2 -- With METHOD_BUFFERED, the system buffer has the input data when you get called. You're supposed to put the output data into this same buffer and set IoStatus.Information to the number of bytes you return.

3 -- Saying "sizeof(*pin)" is the same as saying "sizeof(INSTRUCT)" because pin points to a INSTRUCT. Less typing is good.

4 -- STATUS_BUFFER_TOO_SMALL is an error. If you complete an IRP with this status, the I/O Manager won't copy any data back to user mode.The similar code STATUS_BUFFER_OVERFLOW is just a warning. If you complete a METHOD_BUFFERED control with STATUS_BUFFER_OVERFLOW, the I/O Manager will copy IoStatus.Information bytes back to the user-mode buffer.

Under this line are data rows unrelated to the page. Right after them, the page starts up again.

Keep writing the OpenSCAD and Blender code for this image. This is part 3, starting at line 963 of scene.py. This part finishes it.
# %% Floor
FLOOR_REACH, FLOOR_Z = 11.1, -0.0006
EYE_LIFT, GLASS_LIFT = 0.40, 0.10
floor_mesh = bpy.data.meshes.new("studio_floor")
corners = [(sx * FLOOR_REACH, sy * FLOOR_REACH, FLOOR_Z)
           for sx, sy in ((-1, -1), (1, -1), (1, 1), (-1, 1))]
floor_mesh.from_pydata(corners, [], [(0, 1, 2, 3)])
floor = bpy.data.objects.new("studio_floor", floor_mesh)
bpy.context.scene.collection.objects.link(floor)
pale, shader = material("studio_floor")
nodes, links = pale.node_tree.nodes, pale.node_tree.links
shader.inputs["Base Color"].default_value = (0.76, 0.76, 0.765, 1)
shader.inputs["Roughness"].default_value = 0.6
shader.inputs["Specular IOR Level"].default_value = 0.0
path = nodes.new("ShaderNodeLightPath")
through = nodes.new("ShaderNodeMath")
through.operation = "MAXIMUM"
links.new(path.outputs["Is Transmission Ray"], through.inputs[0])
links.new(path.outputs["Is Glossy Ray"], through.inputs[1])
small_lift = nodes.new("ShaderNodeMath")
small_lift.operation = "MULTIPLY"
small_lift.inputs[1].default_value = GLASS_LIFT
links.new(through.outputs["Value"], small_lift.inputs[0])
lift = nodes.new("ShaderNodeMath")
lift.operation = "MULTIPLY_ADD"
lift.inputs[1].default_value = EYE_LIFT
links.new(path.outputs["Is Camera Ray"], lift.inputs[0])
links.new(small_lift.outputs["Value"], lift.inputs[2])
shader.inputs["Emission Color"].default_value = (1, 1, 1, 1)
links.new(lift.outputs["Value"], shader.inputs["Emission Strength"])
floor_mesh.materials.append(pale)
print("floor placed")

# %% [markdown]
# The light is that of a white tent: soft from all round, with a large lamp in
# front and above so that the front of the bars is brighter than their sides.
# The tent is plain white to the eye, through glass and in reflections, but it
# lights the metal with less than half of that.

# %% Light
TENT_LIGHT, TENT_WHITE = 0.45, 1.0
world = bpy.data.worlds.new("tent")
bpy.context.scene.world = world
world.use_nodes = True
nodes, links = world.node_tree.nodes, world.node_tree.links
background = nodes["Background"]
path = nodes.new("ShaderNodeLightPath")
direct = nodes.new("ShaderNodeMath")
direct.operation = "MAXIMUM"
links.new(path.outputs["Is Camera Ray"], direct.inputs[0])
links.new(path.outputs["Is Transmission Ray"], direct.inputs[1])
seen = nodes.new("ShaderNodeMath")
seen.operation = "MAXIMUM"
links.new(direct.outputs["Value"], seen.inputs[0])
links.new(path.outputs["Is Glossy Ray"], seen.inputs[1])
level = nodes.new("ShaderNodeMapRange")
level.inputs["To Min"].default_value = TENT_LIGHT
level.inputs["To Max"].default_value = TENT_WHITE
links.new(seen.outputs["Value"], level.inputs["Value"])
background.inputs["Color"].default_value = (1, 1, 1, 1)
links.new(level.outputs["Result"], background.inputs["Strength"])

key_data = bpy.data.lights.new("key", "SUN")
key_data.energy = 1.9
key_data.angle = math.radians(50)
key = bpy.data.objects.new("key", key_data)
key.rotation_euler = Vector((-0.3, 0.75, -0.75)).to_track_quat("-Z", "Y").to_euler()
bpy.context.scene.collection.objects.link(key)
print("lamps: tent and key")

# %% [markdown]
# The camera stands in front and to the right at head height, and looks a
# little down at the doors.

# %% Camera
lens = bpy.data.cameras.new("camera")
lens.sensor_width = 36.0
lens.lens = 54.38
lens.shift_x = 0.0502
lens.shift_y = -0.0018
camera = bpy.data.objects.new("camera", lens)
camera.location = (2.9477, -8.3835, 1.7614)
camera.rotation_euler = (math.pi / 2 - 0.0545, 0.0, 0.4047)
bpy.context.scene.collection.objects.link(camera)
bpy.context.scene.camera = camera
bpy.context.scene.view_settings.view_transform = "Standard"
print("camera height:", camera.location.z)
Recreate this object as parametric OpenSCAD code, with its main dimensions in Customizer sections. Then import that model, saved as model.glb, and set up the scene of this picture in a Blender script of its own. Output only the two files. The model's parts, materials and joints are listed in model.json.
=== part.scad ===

5 -- Especially with METHOD_BUFFERED, make sure to set IoStatus.Information to the number of bytes you've actually altered in the system buffer. If Information is too large, the I/O Manager might copy uninitialized kernel data -- possibly including passwords or the like -- back to user mode. If it's too small, the I/O Manager won't copy all of the data back to user mode, which may cause the user-mode program to crash.

6 -- Always fail an IRP_MJ_DEVICE_CONTROL that presents an invalid control code. Not only is this a good programming practice, but the HCT tests will also send you randomly chosen control codes to make sure you do it.

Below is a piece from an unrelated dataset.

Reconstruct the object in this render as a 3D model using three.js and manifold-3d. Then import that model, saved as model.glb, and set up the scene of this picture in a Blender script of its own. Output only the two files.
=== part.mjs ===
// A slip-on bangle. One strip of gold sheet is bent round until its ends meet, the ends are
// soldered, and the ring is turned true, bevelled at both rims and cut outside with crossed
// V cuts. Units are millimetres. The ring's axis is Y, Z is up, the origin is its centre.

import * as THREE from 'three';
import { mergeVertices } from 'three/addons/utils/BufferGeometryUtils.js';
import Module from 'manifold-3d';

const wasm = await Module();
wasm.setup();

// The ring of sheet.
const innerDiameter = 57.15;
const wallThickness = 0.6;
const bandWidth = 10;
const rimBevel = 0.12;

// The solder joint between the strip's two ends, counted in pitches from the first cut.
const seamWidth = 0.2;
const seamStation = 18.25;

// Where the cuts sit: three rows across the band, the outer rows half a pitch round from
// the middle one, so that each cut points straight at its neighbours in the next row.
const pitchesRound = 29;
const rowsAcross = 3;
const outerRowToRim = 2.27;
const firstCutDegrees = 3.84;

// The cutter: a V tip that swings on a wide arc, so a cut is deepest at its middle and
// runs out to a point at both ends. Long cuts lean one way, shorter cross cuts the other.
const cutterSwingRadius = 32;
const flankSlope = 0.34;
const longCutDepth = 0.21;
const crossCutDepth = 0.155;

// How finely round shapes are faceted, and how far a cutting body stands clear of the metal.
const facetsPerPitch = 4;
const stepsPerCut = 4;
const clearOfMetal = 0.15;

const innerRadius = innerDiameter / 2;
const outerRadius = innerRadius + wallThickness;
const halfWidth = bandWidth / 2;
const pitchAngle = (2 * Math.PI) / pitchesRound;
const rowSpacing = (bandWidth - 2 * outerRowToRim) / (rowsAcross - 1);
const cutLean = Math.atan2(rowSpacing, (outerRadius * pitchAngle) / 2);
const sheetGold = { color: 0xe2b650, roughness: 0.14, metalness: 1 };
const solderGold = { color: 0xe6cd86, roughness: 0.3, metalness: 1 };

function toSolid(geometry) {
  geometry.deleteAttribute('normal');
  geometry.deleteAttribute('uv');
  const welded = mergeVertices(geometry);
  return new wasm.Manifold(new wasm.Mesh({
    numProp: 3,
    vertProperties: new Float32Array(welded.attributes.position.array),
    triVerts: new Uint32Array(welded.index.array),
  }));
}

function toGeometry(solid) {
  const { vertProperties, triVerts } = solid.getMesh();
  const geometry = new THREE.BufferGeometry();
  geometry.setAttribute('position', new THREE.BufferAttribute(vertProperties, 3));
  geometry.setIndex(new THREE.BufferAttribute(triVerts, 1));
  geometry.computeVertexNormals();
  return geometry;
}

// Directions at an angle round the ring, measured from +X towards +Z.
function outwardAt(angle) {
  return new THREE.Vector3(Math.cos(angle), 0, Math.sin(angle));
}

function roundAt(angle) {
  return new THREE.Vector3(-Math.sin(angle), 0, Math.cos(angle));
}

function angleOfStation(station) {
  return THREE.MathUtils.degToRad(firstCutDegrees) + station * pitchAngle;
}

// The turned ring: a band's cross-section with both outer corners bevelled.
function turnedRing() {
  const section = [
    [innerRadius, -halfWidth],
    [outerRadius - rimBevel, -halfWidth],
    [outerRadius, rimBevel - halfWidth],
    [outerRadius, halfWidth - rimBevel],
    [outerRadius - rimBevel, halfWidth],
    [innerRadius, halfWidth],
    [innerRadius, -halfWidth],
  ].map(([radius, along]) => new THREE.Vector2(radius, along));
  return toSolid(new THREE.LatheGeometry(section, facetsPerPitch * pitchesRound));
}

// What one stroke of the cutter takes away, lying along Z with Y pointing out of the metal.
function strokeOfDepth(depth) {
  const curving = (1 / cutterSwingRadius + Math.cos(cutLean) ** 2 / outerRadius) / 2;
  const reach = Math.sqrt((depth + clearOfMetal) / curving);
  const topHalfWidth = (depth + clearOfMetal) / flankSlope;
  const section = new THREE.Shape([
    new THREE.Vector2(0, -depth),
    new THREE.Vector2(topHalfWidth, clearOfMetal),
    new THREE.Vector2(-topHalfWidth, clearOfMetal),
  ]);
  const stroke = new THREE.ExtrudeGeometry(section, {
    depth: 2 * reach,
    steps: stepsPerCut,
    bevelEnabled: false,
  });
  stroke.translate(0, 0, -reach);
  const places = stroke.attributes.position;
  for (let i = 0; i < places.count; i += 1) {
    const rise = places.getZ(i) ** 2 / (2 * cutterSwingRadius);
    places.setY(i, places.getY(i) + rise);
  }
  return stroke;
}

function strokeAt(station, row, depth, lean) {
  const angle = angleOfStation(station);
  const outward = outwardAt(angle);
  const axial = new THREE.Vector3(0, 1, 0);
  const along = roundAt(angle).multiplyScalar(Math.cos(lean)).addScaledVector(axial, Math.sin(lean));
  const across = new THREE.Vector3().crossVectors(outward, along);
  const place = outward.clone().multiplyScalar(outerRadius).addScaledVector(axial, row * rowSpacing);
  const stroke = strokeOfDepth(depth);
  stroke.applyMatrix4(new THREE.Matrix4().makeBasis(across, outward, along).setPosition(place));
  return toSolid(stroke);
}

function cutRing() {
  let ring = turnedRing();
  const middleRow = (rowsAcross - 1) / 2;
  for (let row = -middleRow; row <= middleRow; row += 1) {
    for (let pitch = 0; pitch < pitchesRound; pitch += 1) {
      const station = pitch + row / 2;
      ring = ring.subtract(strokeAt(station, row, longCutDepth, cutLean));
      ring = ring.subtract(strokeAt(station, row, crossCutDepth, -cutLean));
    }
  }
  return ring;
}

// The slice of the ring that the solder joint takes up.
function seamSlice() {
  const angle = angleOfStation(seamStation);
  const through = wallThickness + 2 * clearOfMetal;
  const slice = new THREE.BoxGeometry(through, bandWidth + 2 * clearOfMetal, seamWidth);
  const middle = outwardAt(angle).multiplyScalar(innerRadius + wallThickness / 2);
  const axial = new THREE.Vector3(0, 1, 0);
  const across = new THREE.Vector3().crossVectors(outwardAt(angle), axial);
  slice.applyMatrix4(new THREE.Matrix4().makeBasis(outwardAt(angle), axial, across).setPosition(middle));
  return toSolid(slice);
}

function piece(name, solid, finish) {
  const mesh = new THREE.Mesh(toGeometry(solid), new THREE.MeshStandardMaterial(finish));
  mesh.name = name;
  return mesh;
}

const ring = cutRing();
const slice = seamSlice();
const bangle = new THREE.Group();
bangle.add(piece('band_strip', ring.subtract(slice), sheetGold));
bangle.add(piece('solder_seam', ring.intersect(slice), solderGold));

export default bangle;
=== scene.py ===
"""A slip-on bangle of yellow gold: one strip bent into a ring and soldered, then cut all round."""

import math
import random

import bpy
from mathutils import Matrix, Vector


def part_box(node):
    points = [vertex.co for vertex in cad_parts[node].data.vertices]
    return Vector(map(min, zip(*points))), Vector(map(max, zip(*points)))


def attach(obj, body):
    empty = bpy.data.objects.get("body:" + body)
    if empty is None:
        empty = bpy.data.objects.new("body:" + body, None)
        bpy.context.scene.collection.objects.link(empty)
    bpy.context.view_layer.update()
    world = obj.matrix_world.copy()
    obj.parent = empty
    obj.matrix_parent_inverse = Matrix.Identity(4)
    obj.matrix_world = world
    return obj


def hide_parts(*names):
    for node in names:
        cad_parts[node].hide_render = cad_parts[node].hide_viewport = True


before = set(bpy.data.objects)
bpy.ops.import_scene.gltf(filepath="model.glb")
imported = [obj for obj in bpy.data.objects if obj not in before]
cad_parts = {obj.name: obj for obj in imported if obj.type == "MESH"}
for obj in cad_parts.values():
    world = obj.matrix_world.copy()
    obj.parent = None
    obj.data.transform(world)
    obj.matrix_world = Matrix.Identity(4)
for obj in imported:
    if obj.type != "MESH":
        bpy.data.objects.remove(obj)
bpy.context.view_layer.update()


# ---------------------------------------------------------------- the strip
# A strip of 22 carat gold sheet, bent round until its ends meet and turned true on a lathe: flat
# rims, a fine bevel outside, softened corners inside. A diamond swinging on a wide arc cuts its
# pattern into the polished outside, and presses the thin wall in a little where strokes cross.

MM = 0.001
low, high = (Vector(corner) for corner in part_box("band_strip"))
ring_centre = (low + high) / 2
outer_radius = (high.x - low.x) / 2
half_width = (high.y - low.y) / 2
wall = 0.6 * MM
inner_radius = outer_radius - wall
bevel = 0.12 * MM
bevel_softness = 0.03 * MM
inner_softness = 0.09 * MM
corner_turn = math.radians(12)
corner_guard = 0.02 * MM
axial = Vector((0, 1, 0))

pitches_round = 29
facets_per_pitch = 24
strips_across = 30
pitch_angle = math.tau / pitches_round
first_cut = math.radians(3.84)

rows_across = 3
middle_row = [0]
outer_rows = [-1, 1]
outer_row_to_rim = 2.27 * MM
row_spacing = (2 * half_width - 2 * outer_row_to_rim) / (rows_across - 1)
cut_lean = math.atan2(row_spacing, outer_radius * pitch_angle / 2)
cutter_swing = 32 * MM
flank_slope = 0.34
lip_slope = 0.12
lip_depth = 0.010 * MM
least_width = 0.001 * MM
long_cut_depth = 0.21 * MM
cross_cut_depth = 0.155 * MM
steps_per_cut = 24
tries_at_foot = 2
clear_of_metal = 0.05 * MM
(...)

7 -- In this version of the structure, TheString is a placeholder for a variable-length array of characters.

8 -- Note that size includes a null terminator for TheString -- that's why I gave TheString an explicit dimension of "1". Thus, it's safe to call wcscpy to copy the string. Since this particular input structure has just one variable-length component, I could as well have coded "wcscpy(pin->TheString, s)". I wanted, however, to show you how to use the byte offset in a more general case.

9 -- It would also be a good idea to verify that StringLength is an even number. We're quite likely to use this value as the BufferLength and Length values for a UNICODE_STRING structure, but it's potentially a big error to use an odd number that way. I mean, what does it mean to say "this buffer has three and one-half characters in it" when we set Length equal to 7?